If we want to change the behavior of the serializer, we add the type converter to the configuration.

var serializer = new SerializerBuilder()
    .WithTypeConverter(new ScalarOrSequenceConverter())
    .WithNamingConvention(CamelCaseNamingConvention.Instance)
    .Build();

Add the logic to the WriteYaml method.

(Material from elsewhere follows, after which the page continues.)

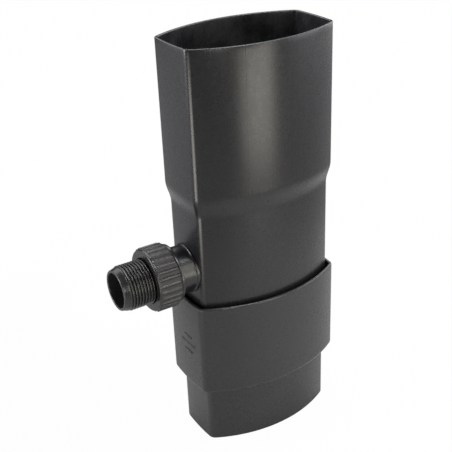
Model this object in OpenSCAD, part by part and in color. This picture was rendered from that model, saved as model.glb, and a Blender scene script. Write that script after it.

We cast the object to an enumerable of string.
If it has exactly one item, we emit a Scalar event holding the value.
Otherwise, we will emit a SequenceStart event, a Scalar event for every item in the list and finish with a SequenceEnd event to close the sequence.

public void WriteYaml(IEmitter emitter, object value, Type type)
{
  var sequence = (IEnumerable<string>)value;
  if (sequence.Count() == 1)
  {
    emitter.Emit(new Scalar(default, sequence.First()));
  }
  else
  {
    emitter.Emit(new SequenceStart(default, default, false, SequenceStyle.Any));

    foreach (var item in sequence)
    {
      emitter.Emit(new Scalar(default, item));
    }

    emitter.Emit(new SequenceEnd());
  }
}

If we now repeat the earlier example, we see the output is as expected.

var stage = new Stage { DependsOn = new[] { "previousStage1" } };
serializer.Serialize(Console.Out, stage);

// dependsOn: previousStage1

And if we have multiple items, it is still written as a sequence.

var stage = new Stage { DependsOn = new[] { "previousStage1", "previousStage2" } };
serializer.Serialize(Console.Out, stage);

// dependsOn:
// - previousStage1
// - previousStage2

If the list is empty, the sequence will still have a start and end event.
An empty list is written in flow style.

var stage = new Stage { DependsOn = new string[0] };
serializer.Serialize(Console.Out, stage);

// dependsOn: []

Conclusion

It is possible to allow users more flexibility if you expect sequences often to contain a single value. And this can be done without losing the possibility to use typed languages like C# to parse it.

The code used in this article is shared on GitHub.